Outro tópico do debate foi sobre como funciona o processo de incorporação de tecnologias ao rol da ANS. A explicação dos detalhes coube ao professor de ciências médicas da UERJ Denizar Vianna, que é ex-secretário de Ciência, Tecnologia e Insumos Estratégicos do Ministério da Saúde. Para ele, há uma tendência em curso, em nível nacional e internacional, para a aprovação precipitada – sem “estudos mais robustos” – de remédios e tratamentos pelos órgãos regulatórios de saúde.

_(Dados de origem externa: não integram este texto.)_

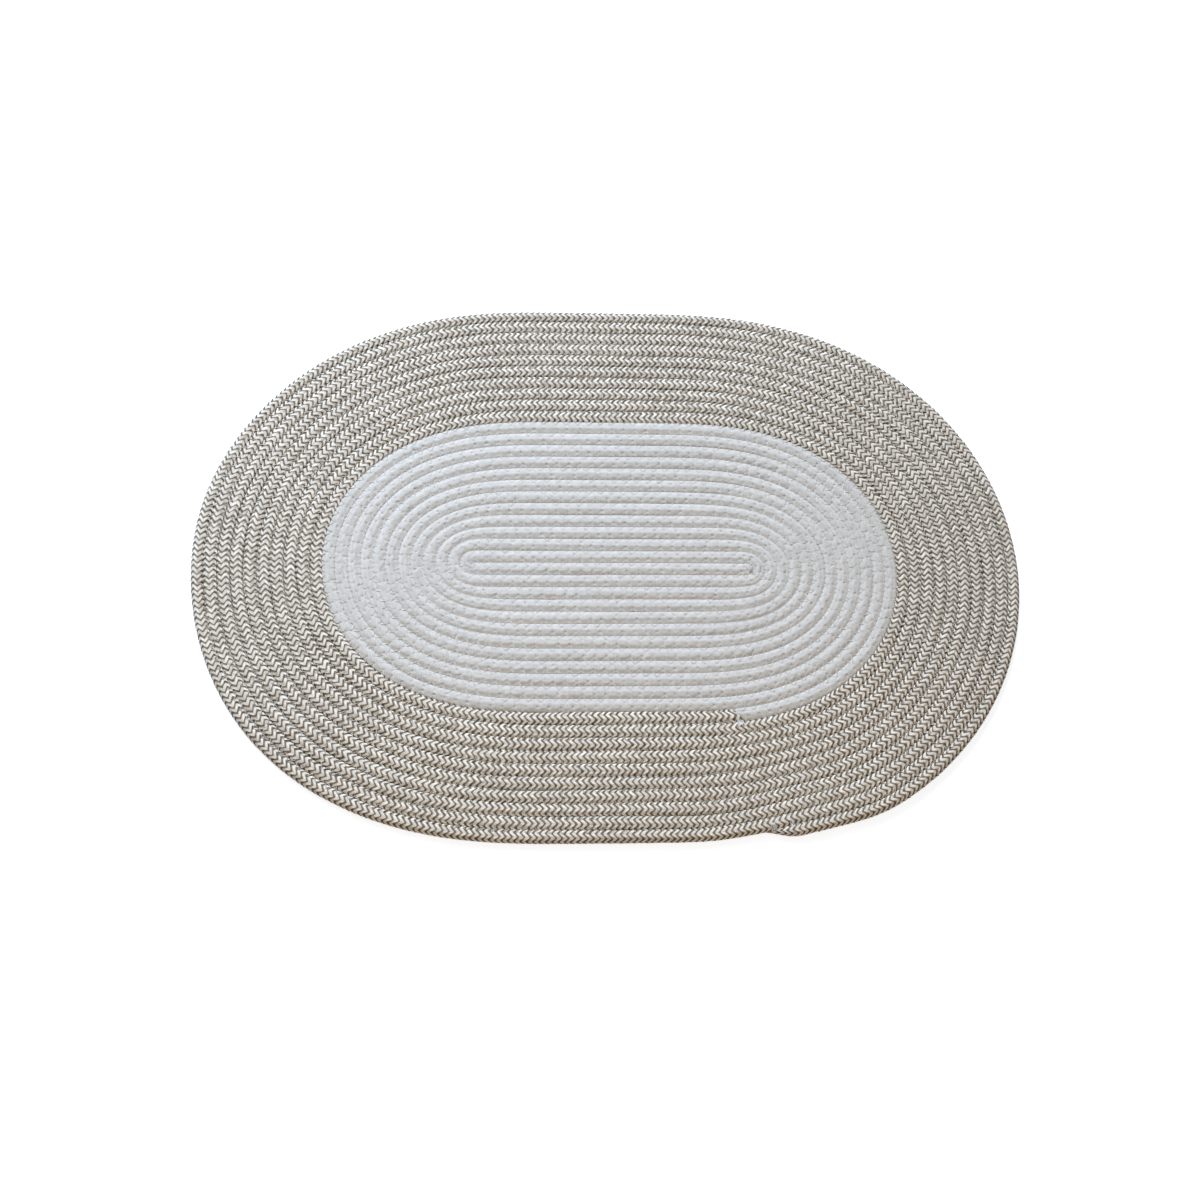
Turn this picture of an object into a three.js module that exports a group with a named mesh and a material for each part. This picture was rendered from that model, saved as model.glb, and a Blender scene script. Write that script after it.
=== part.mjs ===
// Oval doormat: two braided cords wound flat, edge to edge, into one mat.
// Millimetres, +Z up. The mat lies on z = 0, and the origin is at the middle of its outline.

import * as THREE from "three";

// Cord
const ROW_PITCH = 9.2; // centre of one row to the centre of the next
const ROW_GAP = 0.3; // clear space between neighbouring rows
const CORD_WIDTH = ROW_PITCH - ROW_GAP;
const CORD_HEIGHT = 8;
const FLAT_SHARE = 0.5; // flat top and flat underside, as a share of the cord's width

// Winding: half turns about two centres, each half a pitch wider than the last
const CORE_HALF_LENGTH = 99; // half of the straight first row
const CREAM_HALF_TURNS = 24;
const ALL_HALF_TURNS = 44;
const LAST_SHARE = 0.94; // how much of its last half turn each cord covers

// Outline: hand-wound rows ease into the ends, lie closer in the centre, and are a little uneven
const EASE = 0.235; // how far the long sides bow, 0 for straight sides
const EASE_RADIUS = 4 * ROW_PITCH; // rows inside this radius keep straight sides
const CENTRE_RADIUS = (CREAM_HALF_TURNS / 2 + 0.5) * ROW_PITCH;
const CENTRE_END_SHARE = 0.96; // row pitch at the two ends of the centre, over that at its sides
const CORNER_FULLNESS = { leftFront: 0.02, leftBack: -0.01, rightFront: 0, rightBack: 0 };
const TUCK_DEPTH = 5.5; // the border is drawn in where the outer end is sewn down
const TUCK_ANGLE = -73;
const TUCK_SPREAD = 17;

// Cord ends
const JOIN_SLANT = -0.0023; // half turns per millimetre across the cord, at the slanting join
const JOIN_GAP = 0.001; // half turns between the two cords at the join
const OUTER_END = [
  { share: 0.914, size: 1 },
  { share: 0.926, size: 0.8 },
  { share: 0.935, size: 0.55 },
  { share: 0.94, size: 0.32 },
];

// Sections along a row, closer together where it bends
const QUARTER_SECTIONS = 8;
const SECTION_SPREAD = 1.2;

const BORDER_RADIUS = (ALL_HALF_TURNS / 2 + 0.5) * ROW_PITCH;
const BORDER_WIDTH = BORDER_RADIUS - CENTRE_RADIUS;

function cornerFullness(left, sine) {
  if (left) return sine > 0 ? CORNER_FULLNESS.leftBack : CORNER_FULLNESS.leftFront;
  return sine > 0 ? CORNER_FULLNESS.rightBack : CORNER_FULLNESS.rightFront;
}

function drawnIn(degrees, radius) {
  const away = Math.abs(degrees - TUCK_ANGLE) / TUCK_SPREAD;
  if (away >= 1 || radius <= CENTRE_RADIUS) return 0;
  const share = (radius - CENTRE_RADIUS) / BORDER_WIDTH;
  return TUCK_DEPTH * share * Math.cos((away * Math.PI) / 2) ** 2;
}

// The place of a point of the cord: "turn" counts half turns from the middle of the first row,
// and "across" is the distance from the cord's middle line, positive towards the mat's edge.
function windingPoint(turn, across) {
  if (turn < 0) return { x: -2 * turn * CORE_HALF_LENGTH, y: -across };
  const half = Math.min(Math.floor(turn) + 1, ALL_HALF_TURNS);
  const left = half % 2 === 1;
  const swept = (turn - half + 1) * 180;
  const degrees = left ? -90 - swept : 90 - swept;
  const angle = THREE.MathUtils.degToRad(degrees);
  const cosine = Math.abs(Math.cos(angle)) < 1e-9 ? 0 : Math.cos(angle);
  const sine = Math.sin(angle);
  const radius = (half * ROW_PITCH) / 2 + across;
  const fullness = cornerFullness(left, sine) * Math.sin(2 * angle) ** 2;
  const tuck = left ? 0 : drawnIn(degrees, radius) / radius;
  const stretch = 1 + (fullness * radius) / BORDER_RADIUS - tuck;
  const ease = EASE * (1 - Math.exp(-((radius / EASE_RADIUS) ** 2)));
  const centrePart = Math.min(radius, CENTRE_RADIUS) * (1 - CENTRE_END_SHARE);
  const reach = (radius - centrePart) * stretch;
  const straight = CORE_HALF_LENGTH * Math.sign(cosine) * Math.abs(cosine) ** ease;
  const centreY = left ? ROW_PITCH / 2 : 0;
  return { x: straight + reach * cosine, y: centreY + radius * stretch * sine };
}

// Shares of a half turn where the cord gets a section, the same for every row,
// so that the flats of neighbouring rows stay side by side
function sectionShares() {
  const quarter = [];
  for (let i = 0; i <= QUARTER_SECTIONS; i += 1) {
    quarter.push(0.5 * (i / QUARTER_SECTIONS) ** SECTION_SPREAD);
  }
  const back = quarter.slice(1, -1).reverse();
  const shares = [...quarter, ...back.map((share) => 1 - share), LAST_SHARE];
  return shares.sort((a, b) => a - b);
}

function sectionsBetween(firstTurn, lastTurn) {
  const shares = sectionShares();
  const turns = [];
  for (let half = Math.floor(firstTurn); half < lastTurn; half += 1) {
    turns.push(...shares.map((share) => half + share));
  }
  return turns
    .filter((turn) => turn > firstTurn && turn < lastTurn)
    .map((turn) => ({ turn, size: 1, slant: 0 }));
}

function cordSection() {
  const side = CORD_WIDTH / 2;
  const flat = side * FLAT_SHARE;
  const section = new THREE.Shape();
  section.moveTo(-flat, 0);
  section.lineTo(flat, 0);
  section.lineTo(side, CORD_HEIGHT / 2);
  section.lineTo(flat, CORD_HEIGHT);
  section.lineTo(-flat, CORD_HEIGHT);
  section.lineTo(-side, CORD_HEIGHT / 2);
  section.closePath();
  return section;
}

// A straight cord with one step for each section, wound into its place.
// A narrowed section keeps its inner edge and its underside.
function windCord(sections) {
  const steps = sections.length - 1;
  const geometry = new THREE.ExtrudeGeometry(cordSection(), { depth: steps, steps, bevelEnabled: false });
  geometry.deleteAttribute("uv");
  const places = geometry.getAttribute("position");
  for (let i = 0; i < places.count; i += 1) {
    const { turn, size, slant } = sections[Math.round(places.getZ(i))];
    const fromInside = (places.getX(i) + CORD_WIDTH / 2) * size;
    const across = fromInside - CORD_WIDTH / 2;
    const place = windingPoint(turn + slant * across, across);
    places.setXYZ(i, place.x, place.y, places.getY(i) * Math.sqrt(size));
  }
  geometry.computeVertexNormals();
  return geometry;
}

function creamSections() {
  const joinTurn = CREAM_HALF_TURNS - 1 + LAST_SHARE;
  const start = { turn: -0.5, size: 1, slant: 0 };
  const join = { turn: joinTurn, size: 1, slant: JOIN_SLANT };
  return [start, ...sectionsBetween(-0.5, joinTurn - JOIN_GAP), join];
}

function borderSections() {
  const joinTurn = CREAM_HALF_TURNS - 1 + LAST_SHARE + JOIN_GAP;
  const lastHalf = ALL_HALF_TURNS - 1;
  const end = OUTER_END.map(({ share, size }) => ({ turn: lastHalf + share, size, slant: 0 }));
  const join = { turn: joinTurn, size: 1, slant: JOIN_SLANT };
  return [join, ...sectionsBetween(joinTurn, end[0].turn), ...end];
}

const creamYarn = new THREE.MeshStandardMaterial({ color: 0xd9d8d4, roughness: 0.95, metalness: 0 });
const twoToneYarn = new THREE.MeshStandardMaterial({ color: 0xada495, roughness: 0.95, metalness: 0 });

const creamCord = new THREE.Mesh(windCord(creamSections()), creamYarn);
creamCord.name = "cream_cord";

const twoToneCord = new THREE.Mesh(windCord(borderSections()), twoToneYarn);
twoToneCord.name = "two_tone_cord";

const doormat = new THREE.Group();
doormat.add(creamCord, twoToneCord);

const middle = new THREE.Box3().setFromObject(doormat).getCenter(new THREE.Vector3());
doormat.position.set(-middle.x, -middle.y, 0);
doormat.updateMatrixWorld(true);

export default doormat;
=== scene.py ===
"""Oval doormat: two braided cords wound flat and sewn row to row, with its yarns, threads and studio."""

import math

import bmesh
import bpy
import numpy as np
from bpy.props import FloatProperty, FloatVectorProperty, PointerProperty
from mathutils import Matrix, Vector
from mathutils.kdtree import KDTree


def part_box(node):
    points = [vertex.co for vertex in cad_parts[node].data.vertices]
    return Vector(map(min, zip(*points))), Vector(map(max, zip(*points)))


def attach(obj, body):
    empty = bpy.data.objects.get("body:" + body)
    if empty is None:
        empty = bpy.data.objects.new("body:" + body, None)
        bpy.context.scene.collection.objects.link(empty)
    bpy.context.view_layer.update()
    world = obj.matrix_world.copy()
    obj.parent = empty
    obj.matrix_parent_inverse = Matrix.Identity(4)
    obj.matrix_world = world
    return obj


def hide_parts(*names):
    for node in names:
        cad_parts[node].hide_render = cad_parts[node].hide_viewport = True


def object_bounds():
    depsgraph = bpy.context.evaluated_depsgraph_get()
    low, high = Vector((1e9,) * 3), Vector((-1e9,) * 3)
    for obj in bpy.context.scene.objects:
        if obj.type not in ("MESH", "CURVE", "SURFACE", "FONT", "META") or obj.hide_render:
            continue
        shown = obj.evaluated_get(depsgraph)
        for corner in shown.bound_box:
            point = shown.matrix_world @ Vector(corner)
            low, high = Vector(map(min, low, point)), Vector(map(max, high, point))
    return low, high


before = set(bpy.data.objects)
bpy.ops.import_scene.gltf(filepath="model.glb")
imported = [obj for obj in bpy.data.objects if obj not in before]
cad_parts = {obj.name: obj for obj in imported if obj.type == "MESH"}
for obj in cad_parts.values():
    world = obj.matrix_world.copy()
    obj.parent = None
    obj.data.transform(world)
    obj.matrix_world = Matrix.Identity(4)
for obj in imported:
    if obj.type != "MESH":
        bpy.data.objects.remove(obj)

bl_info = {
    "name": "Braided doormat",
    "version": (1, 0, 0),
    "blender": (4, 5, 0),
    "location": "3D View > Sidebar > Doormat",
    "description": "Oval doormat of two braided cords, wound flat and sewn row to row",
    "category": "Add Mesh",
}

CAD_BOX = [list(corner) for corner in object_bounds()]
MM = 0.001

# The winding, as the solids have it: half turns about two centres, each half a pitch wider
ROW_PITCH = 9.2 * MM
ROW_GAP = 0.3 * MM  # clear space between neighbouring rows of the solids
CORD_WIDTH = ROW_PITCH - ROW_GAP
CORE_HALF_LENGTH = 99 * MM  # half of the straight first row
CREAM_HALF_TURNS = 24
ALL_HALF_TURNS = 44
LAST_SHARE = 0.94  # how much of its last half turn each cord covers
EASE = 0.235  # how far the long sides bow, 0 for straight sides
EASE_RADIUS = 4 * ROW_PITCH  # the bow is slight well inside this radius, and full well outside it
CENTRE_RADIUS = (CREAM_HALF_TURNS / 2 + 0.5) * ROW_PITCH
CENTRE_END_SHARE = 0.96  # row pitch at the two ends of the centre, over that at its sides
FULLNESS_LEFT_FRONT = 0.02  # hand-wound corners are a little fuller or flatter than round
FULLNESS_LEFT_BACK = -0.01
TUCK_DEPTH = 5.5 * MM  # the border is drawn in where the outer end is sewn down
TUCK_ANGLE = -73  # degrees
TUCK_SPREAD = 17  # degrees
BORDER_RADIUS = (ALL_HALF_TURNS / 2 + 0.5) * ROW_PITCH
FIRST_BEND_TURN = 0.5  # counted from the middle of the first row
JOIN_TURN = CREAM_HALF_TURNS - 1 + LAST_SHARE
END_TURN = ALL_HALF_TURNS - 1 + LAST_SHARE
START_REACH = 4.4 * MM  # the first row's rounded end, past its square solid
JOIN_SLANT = -0.8  # along the cord for each step across it, where the two cords meet
JOIN_OVERLAP = 2.4 * MM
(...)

“Cada vez mais, medicamentos estão sendo registrados na fase dois [no total, são três fases de ensaios clínicos]. Então, estamos lidando com testes feitos em uma população pequena de pacientes, que não reflete o grupo populacional que vai ser tratado”, apontou Vianna.

Progra​​mação

No encerramento do seminário, em 18 de novembro, o tema será “O impacto da repercussão geral do STF – RE 827.996/PR, Tema 1.011 – nas ações de seguro habitacional do Sistema Financeiro de Habitação”. A transmissão terá início às 10h30. Os debatedores serão os ministros do STJ Villas Bôas Cueva e Gurgel de Faria; o procurador-geral da Superintendência de Seguros Privados (Susep), Igor Lins da Rocha Lourenço, e o advogado Gustavo Fleichman.

O evento conta ainda com o apoio da Confederação Nacional das Seguradoras (CNSeg), da Escola Nacional de Formação e Aperfeiçoamento de Magistrados (Enfam), da Escola Nacional da Magistratura (ENM), da Associação dos Magistrados Brasileiros (AMB) e da Associação de Juízes Federais do Brasil (Ajufe).